Hoe meer er verandert hoe meer het hetzelfde blijft. Tien jaar geleden, ter gelegenheid van het begin van 1997 ruimde ik knipsels uit 95 en 96 op. Op 22 februari 1995 schreef Mirjam de Rijk een stuk, getiteld: 38 leugens over de economie, in De Groene Amsterdammer. Rechtse mythes, noemde ze die, en ze blijken hardnekkig. Zo zou het in begin 1995 slecht gaan met de Nederlandse economie. Daarom waren maatregelen nodig. Maatregelen, die, nu niet meer ontkend kan worden dat het prima gaat met de economie, in 1995 ging het trouwens ook helemaal niet slecht, er nog hetzelfde uitzien. Momenteel zouden ze moeten strekken ter vermindering van de werkloosheid.

Deze maatregelen zijn nog steeds gebaseerd op dezelfde fabels. Nog steeds zou meer groei, winst en investering moeten leiden tot meer arbeidsplaatsen. Toch is wel bekend dat de verdrievoudiging van de Nederlandse produktie sinds 1960 slechts tot een paar procent meer werkgelegenheid heeft geleid. Meer produktie leidt klaarblijkelijk niet automatisch tot meer werk. Een andere veel verkondigde fabel is de groei van de werkloosheid in de laatste decennia. Het percentage van de bevolking dat met werk geld verdient is sinds de Tweede Wereldoorlog echter steeds iets gegroeid en ligt nu op ongeveer veertig procent. De geringe groei is te danken aan de arbeidstijdverkorting en deeltijdwerk.

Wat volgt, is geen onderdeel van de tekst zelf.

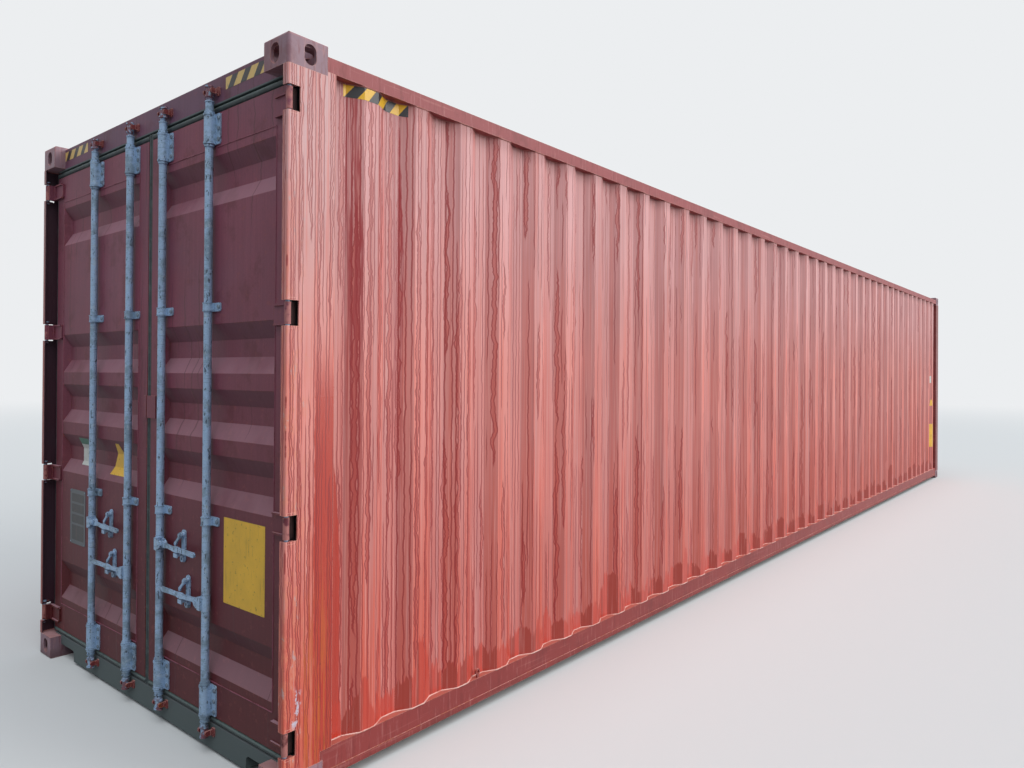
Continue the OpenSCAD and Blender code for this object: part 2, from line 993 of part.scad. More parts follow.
// Drop forged handle, bent away from the door, on the pivot bolt of its rod fork; d is the side it points to
module handle(y, d, hz) {
    n = 36;
    yy = [for (i = [0 : n]) 20 + i * (handle_length - 20) / n];
    color(paint_gear)
        door_end()
            translate([rod_in - 15, y, hz])
                mirror([0, d < 0 ? 1 : 0, 0])
                    difference() {
                        intersection() {
                            translate([0, 0, -20])
                                linear_extrude(40)
                                    polygon(concat(
                                        [for (i = [0 : n]) [handle_line(yy[i]) - 4.5, yy[i]]],
                                        [for (i = [n : -1 : 0]) [handle_line(yy[i]) + 4.5, yy[i]]]
                                    ));
                            translate([-20, 0, 0])
                                rotate([90, 0, 90])
                                    linear_extrude(40) {
                                        translate([38, 0])
                                            circle(r = 16);
                                        polygon([
                                            [38, -16], [96, -9], [150, -9], [176, -13], [200, -13], [226, -9],
                                            [handle_length - 11, -11], [handle_length - 11, 11],
                                            [226, 9], [200, 13], [176, 13], [150, 9], [96, 9], [38, 16]
                                        ]);
                                        translate([handle_length - 11, 0])
                                            circle(r = 11);
                                    }
                        }
                        translate([-1, 38, 0])
                            rotate([0, 90, 0])
                                cylinder(r = 6 + fit, h = 12);
                    }
}

// Small lever on the retainer pin, leaning down to +Y
module catch(y, hz) {
    color(paint_gear)
        door_end()
            translate([33, y, hz + 60])
                rotate([45, 0, 0])
                    difference() {
                        union() {
                            rotate([0, 90, 0])
                                cylinder(r = 13, h = 6);
                            rotate([90, 0, 90])
                                linear_extrude(6)
                                    polygon([[-12, 0], [-6, -30], [-9, -62], [9, -62], [6, -30], [12, 0]]);
                            translate([0, 0, -62])
                                rotate([0, 90, 0])
                                    cylinder(r = 10, h = 6);
                        }
                        translate([-1, 0, 0])
                            rotate([0, 90, 0])
                                cylinder(r = 5 + fit, h = 8);
                    }
}

module left_outer_lock_rod() {
    lock_rod(rod_outer, -1, leaf_low + handle_high);
}

module left_inner_lock_rod() {
    lock_rod(rod_inner, 1, leaf_low + handle_low);
}

module right_inner_lock_rod() {
    lock_rod(-rod_inner, -1, leaf_low + handle_high);
}

module right_outer_lock_rod() {
    lock_rod(-rod_outer, 1, leaf_low + handle_low);
}

module left_outer_handle() {
    handle(rod_outer, -1, leaf_low + handle_high);
}

module left_inner_handle() {
    handle(rod_inner, 1, leaf_low + handle_low);
}

module right_inner_handle() {
    handle(-rod_inner, -1, leaf_low + handle_high);
}

module right_outer_handle() {
    handle(-rod_outer, 1, leaf_low + handle_low);
}

module left_outer_catch() {
    catch(rod_outer - retainer_at, leaf_low + handle_high);
}

module left_inner_catch() {
    catch(rod_inner + retainer_at, leaf_low + handle_low);
}

module right_inner_catch() {
    catch(-rod_inner - retainer_at, leaf_low + handle_high);
}

module right_outer_catch() {
    catch(-rod_outer + retainer_at, leaf_low + handle_low);
}

top_corner_castings();
bottom_corner_castings();
rear_corner_posts();
front_corner_posts();
door_header();
door_sill();
front_top_rail();
front_bottom_rail();
top_side_rails();
bottom_side_rails();
left_side_wall();
right_side_wall();
front_wall();
roof_panel();
plywood_floor();
cross_members();
gooseneck_tunnel();
cam_keepers();
hinge_lugs();
hinge_pins();
door_holdback_eyes();
left_door_frame();
left_door_panel();
left_door_gasket();
left_door_hinges();
left_rod_brackets();
left_handle_retainers();
right_door_frame();
right_door_panel();
right_door_gasket();
right_door_hinges();
right_rod_brackets();
right_handle_retainers();
left_outer_lock_rod();
left_inner_lock_rod();
right_inner_lock_rod();
right_outer_lock_rod();
left_outer_handle();
left_inner_handle();
right_inner_handle();
right_outer_handle();
left_outer_catch();
left_inner_catch();
right_inner_catch();
right_outer_catch();
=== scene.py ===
import math

import bmesh
import bpy
from bpy.props import FloatProperty, FloatVectorProperty, IntProperty, PointerProperty
from mathutils import Matrix, Vector


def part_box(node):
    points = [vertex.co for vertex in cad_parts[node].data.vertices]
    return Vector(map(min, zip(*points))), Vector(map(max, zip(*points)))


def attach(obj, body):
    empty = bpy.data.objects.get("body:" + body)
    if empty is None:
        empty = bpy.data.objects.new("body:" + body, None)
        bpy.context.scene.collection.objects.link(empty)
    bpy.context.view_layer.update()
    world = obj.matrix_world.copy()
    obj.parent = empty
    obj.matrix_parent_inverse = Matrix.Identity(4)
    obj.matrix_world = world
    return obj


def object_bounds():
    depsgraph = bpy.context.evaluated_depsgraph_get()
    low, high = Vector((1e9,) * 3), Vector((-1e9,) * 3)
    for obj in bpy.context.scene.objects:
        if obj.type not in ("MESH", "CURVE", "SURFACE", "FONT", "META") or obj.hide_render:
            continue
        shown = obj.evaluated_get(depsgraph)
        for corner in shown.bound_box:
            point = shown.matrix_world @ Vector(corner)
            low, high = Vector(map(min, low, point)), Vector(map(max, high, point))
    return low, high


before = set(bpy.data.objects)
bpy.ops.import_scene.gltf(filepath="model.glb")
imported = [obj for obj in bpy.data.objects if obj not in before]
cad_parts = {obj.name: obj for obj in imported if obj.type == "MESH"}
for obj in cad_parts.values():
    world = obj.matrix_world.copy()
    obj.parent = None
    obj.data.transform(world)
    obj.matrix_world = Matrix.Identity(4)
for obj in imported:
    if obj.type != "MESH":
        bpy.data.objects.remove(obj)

bl_info = {
    "name": "Freight container finish",
    "version": (1, 0, 0),
    "blender": (4, 5, 0),
    "location": "View3D > Sidebar > Container",
    "description": "Weathered paint, stripes, plates, fixings, welds and stage around the steel container",
    "category": "Object",
}

CAD_BOX = [list(corner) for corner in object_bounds()]
DOOR_END = CAD_BOX[0][0]
HALF_WIDTH = CAD_BOX[1][1]
HEIGHT = CAD_BOX[1][2]
DOOR_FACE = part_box("door_header")[0].x
RAIL_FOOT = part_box("left_side_wall")[0].z
RAIL_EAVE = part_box("left_side_wall")[1].z
CREST_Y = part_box("left_side_wall")[1].y
FLOOR_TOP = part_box("plywood_floor")[1].z
LEAF_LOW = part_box("left_door_frame")[0].z
LEAF_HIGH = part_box("left_door_frame")[1].z
LEAF_MID = (LEAF_LOW + LEAF_HIGH) / 2
ROD_Y = {"outer": 0.589, "inner": 0.170}
PANEL_EDGE_Y = (0.112, 1.061)
PANEL_EDGE_Z = (0.300, 2.586)
RECESS_Z = (0.443, 1.163, 1.443, 1.723, 2.443)
RECESS_HALF = 0.106
RECESS_DEPTH = 0.034
RECESS_SLOPE = 0.069
PLATE_THICK = 0.0015
SCREW_ROWS = 38
SCREW_SPAN = 11.532
SCREW_Y = (-1.13, -0.85, -0.58, -0.31, -0.05, 0.05, 0.31, 0.58, 0.85, 1.13)
CAMERA_PLACE = (-7.699, -3.630, 1.622)
CAMERA_DEGREES = (39.61, 0.238, 0.375)
CAMERA_SHIFT = (0.0006, -0.0126)
SEED = 7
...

Dan de fabel dat er meer laaggeschoold werk moet komen. Papiertjesprikkers en Melkertbanen. Er zijn in Nederland merkwaardigerwijs evenveel laaggeschoolden als banen voor laaggeschoolden. Die banen worden helaas bezet door hoger opgeleiden omdat er te weinig hooggeschoold werk is. Voor een helder inzicht in de oorzaken van het in stand blijven van deze mythen is het van belang te kijken in wiens voordeel ze zijn.

Eenvoudig is dat bij de mythe dat loonmatiging het beste middel tegen werkloosheid is. Loonmatiging zorgt voor meer winst. Winstmakende bedrijven stoten momenteel veel arbeidskrachten af om nog meer winst te maken waarmee bijvoorbeeld buitenlandse bedrijven kunnen worden opgekocht. De enige maatregelen waarvan zeker is dat ze werk opleveren zijn arbeidstijdverkorting en belastingverhoging. Met dat laatste kunnen namelijk gegarandeerd banen worden geschapen in het onderwijs en de ziekenverzorging. Ondernemers zijn daar mordicus tegen. Zij roepen dat een verlaging van het minimumloon zal helpen. Een interessante stelling.

Er zijn in Nederland vrijwel geen werknemers die het minimumloon verdienen. Lieden die roepen dat dit goed zou zijn, bedoelen daarmee twee andere zaken die gewoonlijk onder tafel blijven. Om zulke lage lonen te mogen betalen moeten eerst de vakbonden worden afgeschaft. Om mensen te vinden die voor een hongerloontje willen gaan werken moeten vervolgens de uitkeringen drastisch verlaagd worden. Bijvoorbeeld door het invoeren van een basisuitkering. Ook in 1995 moest Nederland al een distributieland zijn. Daarmee werd niet gedoeld op cannabis, maar op Rotterdam als grootste haven en Schiphol als steeds maar aanzwellende bron van herrie. Rotterdam is vooral groot in de bulksektor waarbij veel verdiend wordt, vooral omdat er weinig arbeid bij nodig is. De overheid rechtvaardigde de dertig miljard die ze in Schiphol wilde steken met wijzen naar dertigduizend nieuwe banen, een miljoen per arbeidsplaats.

In sektoren waar men om hulp zit te springen kon daarmee tien maal zoveel werkgelegenheid worden gecreëerd. De tientallen miljarden voor de Hoge Snelheidstrein en het Betuwespoor zullen komend jaar met eenzelfde soort praatjes verkocht worden. Het zal duidelijk zijn: de economische mythen, waarmee we ook in 2007 weer bedonderd zullen worden zijn bedoeld als opium voor het volk. Er is niets nieuws onder de kapitalistische zon.